Since breaching this cap will also require parliamentary approval – an exercise that will involve going through the legislative rigmarole – governments will not be so cavalier in infringing it. This might force more serious efforts at ensuring that only the really deserving get subsidies.
And even if a government does go back to Parliament, once again the entire debating process will again highlight its own inefficiencies and put a black mark on its fiscal performance. So it will try to come back on track soon.
This does sound too easy and good to be true. After all, Parliament did legislate the FRBM Act. And Parliament itself allowed it to be breached. But no party is denying the legitimacy of the milestones set in the FRBM Act and the fact that the UPA government breached it is something that it is constantly pilloried for. The whole process of legislating the FRBM Act – from the time the idea was floated to actual enactment – took a few years and intense debate. Thanks to this, Parliament is serious about it; there is no talk of raising the deficit caps or postponing implementation or even scrapping it.

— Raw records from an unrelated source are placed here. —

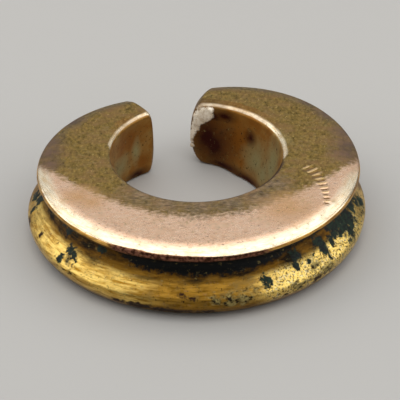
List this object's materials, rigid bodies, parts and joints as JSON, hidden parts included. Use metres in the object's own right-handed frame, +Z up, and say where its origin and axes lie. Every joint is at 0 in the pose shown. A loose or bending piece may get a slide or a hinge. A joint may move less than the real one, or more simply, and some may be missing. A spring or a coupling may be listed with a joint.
{
  "type": "nose ring",
  "caption": "Open C-shaped cast metal nose ring: a flat-topped spool with a thin upper flange, a grooved outer wall, a thick rounded foot and rounded arm ends.",
  "frame": {"origin": "centre of the footprint's bounding box, on the surface that the ring lies on", "axes": "+Z up, along the bore's axis; the gap between the two arms is on +Y; +X towards the right arm as seen from above with the gap at the top"},
  "size_m": [0.0246, 0.0226, 0.0052],
  "materials": {
    "gilt_tumbaga": "cast gold-copper alloy, surface enriched in gold, worn to a coppery polish on the upper flange, with dark green corrosion in the groove and a chalky crust on one end"
  },
  "bodies": {
    "root": {"nose_ring": "gilt_tumbaga"}
  },
  "joints": []
}
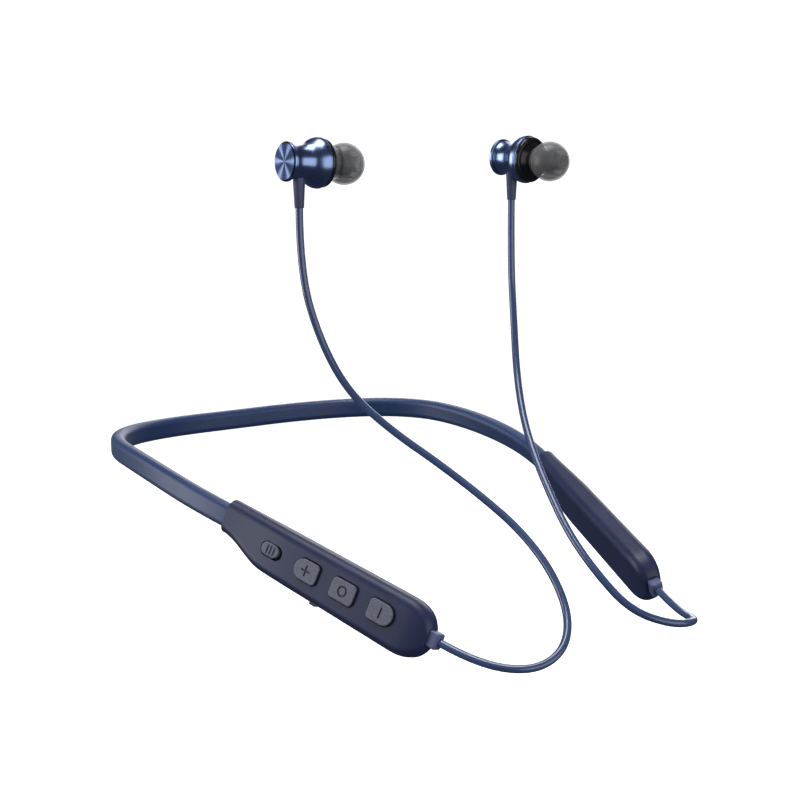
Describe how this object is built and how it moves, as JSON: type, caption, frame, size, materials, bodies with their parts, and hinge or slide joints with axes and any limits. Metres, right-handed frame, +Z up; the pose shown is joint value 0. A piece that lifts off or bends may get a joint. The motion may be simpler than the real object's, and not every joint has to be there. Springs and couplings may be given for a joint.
{
  "type": "neckband earphones",
  "caption": "Neckband earphones: a rubber band with a control housing and a battery housing at its ends, each with a cord to a metal earbud with a silicone tip.",
  "frame": {"origin": "middle of the band's inner face at the back of the neck, where the neck holds it", "axes": "+Z up, +X to the wearer's left, the arms run forwards along -Y"},
  "size_m": [0.1296, 0.1931, 0.1299],
  "materials": {
    "band_rubber": "satin",
    "housing_plastic": "satin",
    "key_plastic": "matte",
    "gland_plastic": "satin",
    "relief_rubber": "satin",
    "cord_jacket": "satin",
    "anodised_metal": "polished",
    "black_plastic": "gloss",
    "tip_silicone": "satin",
    "spring_steel": "brushed",
    "mesh_steel": "satin",
    "socket_steel": "polished",
    "screw_steel": "satin",
    "magnet_nickel": "polished",
    "driver_metal": "satin",
    "board_laminate": "satin",
    "chip_resin": "matte",
    "switch_metal": "satin",
    "pad_rubber": "matte",
    "cell_foil": "satin",
    "foam_tape": "matte",
    "wire_jacket": "satin"
  },
  "bodies": {
    "neckband": {"band_sleeve": "band_rubber", "band_spring": "spring_steel", "band_wires": "wire_jacket", "battery_cell": "cell_foil", "battery_leads": "wire_jacket", "battery_tape": "foam_tape", "board_screws": "screw_steel", "button_pad": "pad_rubber", "charging_socket": "socket_steel", "dome_switches": "switch_metal", "left_bud_cap": "anodised_metal", "left_bud_driver": "driver_metal", "left_bud_magnet": "magnet_nickel", "left_bud_nozzle": "black_plastic", "left_bud_shell": "anodised_metal", "left_cord": "cord_jacket", "left_gland": "gland_plastic", "left_inner_shell": "housing_plastic", "left_nozzle_mesh": "mesh_steel", "left_outer_shell": "housing_plastic", "left_strain_relief": "relief_rubber", "main_board": "board_laminate", "microphone": "switch_metal", "radio_chip": "chip_resin", "right_bud_cap": "anodised_metal", "right_bud_driver": "driver_metal", "right_bud_magnet": "magnet_nickel", "right_bud_nozzle": "black_plastic", "right_bud_shell": "anodised_metal", "right_cord": "cord_jacket", "right_gland": "gland_plastic", "right_inner_shell": "housing_plastic", "right_nozzle_mesh": "mesh_steel", "right_outer_shell": "housing_plastic", "right_strain_relief": "relief_rubber", "safety_board": "board_laminate", "slide_switch": "chip_resin"},
    "minus_key": {"button_minus": "key_plastic"},
    "multi_key": {"button_multi": "key_plastic"},
    "plus_key": {"button_plus": "key_plastic"},
    "left_tip": {"left_ear_tip": "tip_silicone"},
    "cover": {"port_cover": "relief_rubber"},
    "slider": {"power_slider": "key_plastic"},
    "right_tip": {"right_ear_tip": "tip_silicone"}
  },
  "joints": [
    {"name": "plus_key_press", "type": "slide", "parent": "neckband", "child": "plus_key", "axis": [0.8973, 0.339, -0.2826], "range_m": [0, 0.0003], "stiffness_N_per_m": 600},
    {"name": "multi_key_press", "type": "slide", "parent": "neckband", "child": "multi_key", "axis": [0.8973, 0.339, -0.2826], "range_m": [0, 0.0003], "stiffness_N_per_m": 600},
    {"name": "minus_key_press", "type": "slide", "parent": "neckband", "child": "minus_key", "axis": [0.8973, 0.339, -0.2826], "range_m": [0, 0.0003], "stiffness_N_per_m": 600},
    {"name": "slider_shift", "type": "slide", "parent": "neckband", "child": "slider", "axis": [0.27, -0.9282, -0.2561], "range_m": [0, 0.0012]},
    {"name": "cover_swing", "type": "hinge", "parent": "neckband", "child": "cover", "pos_m": [-0.04867, -0.1355, -0.02651], "axis": [-0.8973, -0.339, 0.2826], "range_deg": [0, 95]},
    {"name": "right_tip_pull", "type": "slide", "parent": "neckband", "child": "right_tip", "axis": [0.9992, 0, -0.0401], "range_m": [0, 0.007]},
    {"name": "left_tip_pull", "type": "slide", "parent": "neckband", "child": "left_tip", "axis": [0.1495, -0.9869, -0.061], "range_m": [0, 0.007]}
  ]
}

In taking the initiative to legislate a cap on subsidies, Jaitley can show his party as a fiscally responsible one. It was Yashwant Sinha, during the NDA regime, who initiated the FRBM legislation. It just so happened that the Act got passed toward the end of the government’s tenure and the UPA government notified the rules, allowing it to take credit. But the sheen was taken away from that credit by the fact that first Chidambaram asked for a pause in its implementation (in 2005) and then Mukherjee amended it to relax the deadlines.
Jaitley can now do for subsidies what Sinha did for overall fiscal consolidation.  It will be a feather in the BJP’s cap both economically and politically.